# Homework Help: Power and energy

1. Jan 17, 2016

### Rumplestiltskin

1. The problem statement, all variables and given/known data
A 55kW motor is used to lift a 4800kg mass vertically up a mine shaft. What is the maximum possible speed that the mass could move upwards? Give your answer to 2 significant figures.

2. Relevant equations
3. The attempt at a solution

I correctly answered this as 55000 / (4800 * 9.8) = 1.2 m/s.
But first I went on a tangent rearranging KE = 0.5mv2 for v. Seemed like the most intuitive line of thought. Why was this mistaken?

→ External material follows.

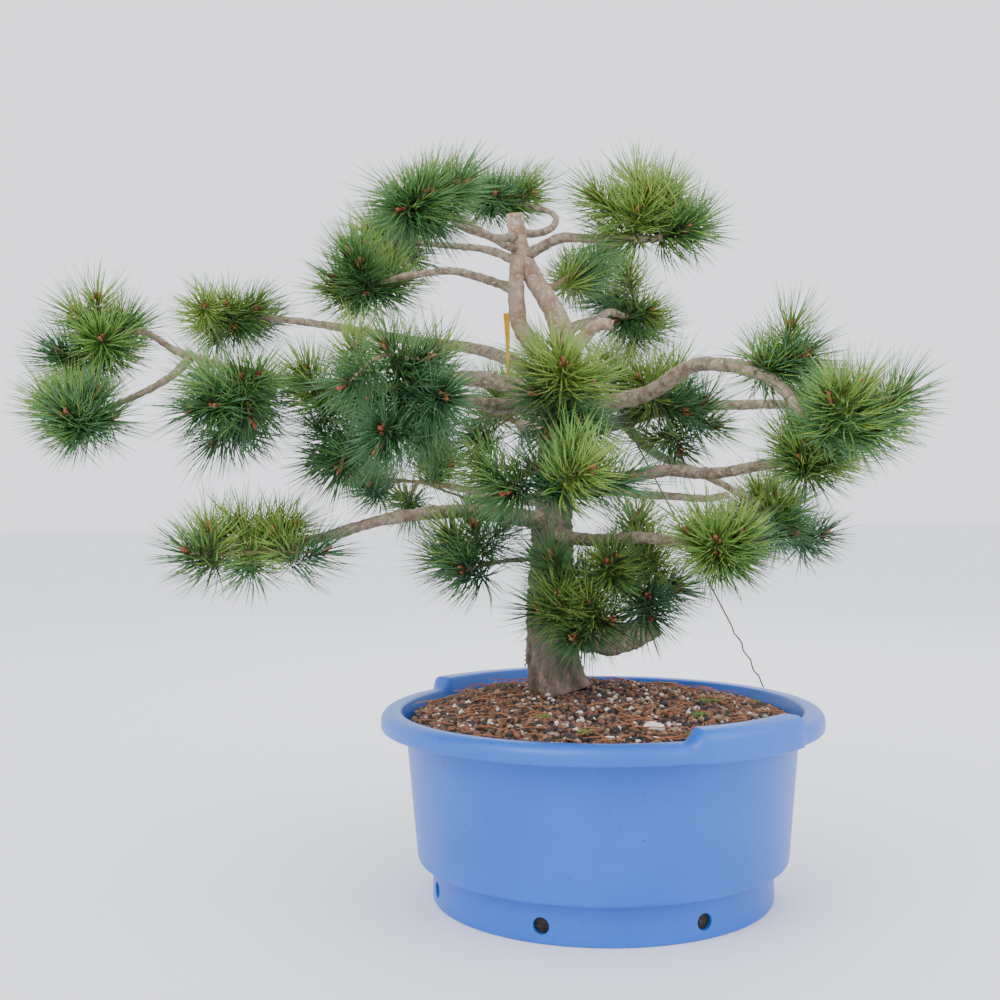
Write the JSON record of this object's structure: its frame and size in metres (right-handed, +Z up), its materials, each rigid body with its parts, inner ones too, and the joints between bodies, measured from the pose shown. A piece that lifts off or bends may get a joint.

How would I avoid wasting time like that?

2. Jan 17, 2016

### haruspex

It's not going to work because there is no change in KE. The change is in PE.
That's intuitively obvious to me, but I have no magic formula to make it intuitive for you. Trying to analyse my own thought processes on the problem: it's a question about power, and power is the rate of work done; what work is being done?; it's the work in raising the mass against gravity, so it's the rate of change of PE....

3. Jan 17, 2016

### Rumplestiltskin

Why would there need to be a change? If you knew the KE and neglected friction, couldn't you work out the velocity?

4. Jan 17, 2016

### CWatters

+1

For this type of problem you need to decide which is changing, the PE, the KE or both.

5. Jan 17, 2016

### haruspex

How are you going to know the KE? You are not given KE, it is not changing, so the only way to know it is by knowing the velocity and mass, but the velocity is what you are trying to find.
I think this is the key intuition, that you need to look at what is changing.

6. Jan 17, 2016

### Rumplestiltskin

Would I be able to find if it were changing?

Last edited: Jan 17, 2016
7. Jan 17, 2016

### haruspex

If the KE were changing? In that case the velocity would be changing, so you'd need to specify the question as velocity at some particular stage in proceedings.

8. Jan 17, 2016

### Rumplestiltskin

Maybe not always; think a rocket burning fuel at constant velocity. But I see your point. I guess the intuition will come with practice.

9. Jan 17, 2016

### haruspex

But there you are treating the rocket and remaining fuel as the mass. That is not a consistent object, i.e. it is not the same object from one time to another. You would have to include the exhaust fuel, which has quite a different velocity.

10. Jan 18, 2016

### CWatters

The problem statement asks for the maximum velocity. There is only one maximum so the maximum velocity cant be changing. At any other velocity the power won't be 55kW.